Recently, a project including 23 laboratories (N = 2141) in both English-speaking countries and non-English-speaking countries failed to replicate the ego depletion effect (Hagger et al., 2016). Although this finding is in line with Carter et al.’s (2015) conclusion, very similar to what I revealed here, cautious attention has to be paid to the effectiveness of the depleting task (i.e., e-crossing task) used in the replicating project. A standard letter crossing task has three main features. However, the e-crossing task in Hagger et al.’s replicating project only taps the first feature (i.e., more complex rules) and may not work as an effective depleting task. This suspicion was supported by a complementary analysis of the replicating data (Dang, 2016b). It was found that participants generally did not consider the e-crossing task as “depleting.” However, for those who considered it as “depleting” (higher rating of required effort), there was an ego depletion effect.

Therefore, taken together I suggest that it is not adequate to draw a strong conclusion from the current analysis that the ego depletion effect exists. Instead, the current analysis points out inspiring directions for future studies. Most importantly, pre-registered studies that aim to confirm the effectiveness of each depletion task revealed by the current meta-analysis would be highly recommended (e.g., Dang, Liu Y, Liu X, & Mao, 2017).


The current project conducted a stricter and updated meta-analysis of ego depletion by carefully inspecting problems in Carter et al.’s (2015) inclusion, including new studies not covered by them, and testing the effectiveness of each depleting task.

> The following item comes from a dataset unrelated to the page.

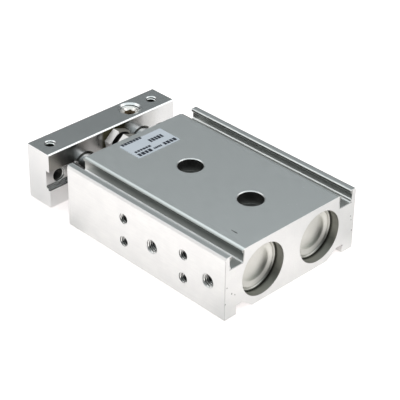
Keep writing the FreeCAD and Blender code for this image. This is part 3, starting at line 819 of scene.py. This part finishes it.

The results showed that attention video should be an ineffective depleting task, whereas emotion video should be the most effective one. When the analysis was restricted to experiments using reliable depleting tasks, the heterogeneity was reduced to a level suitable for PET-PEESE, which then yielded an estimation that was very close to the estimation of the random effects model. Therefore, the current research highlights the importance of the depleting task’s effectiveness.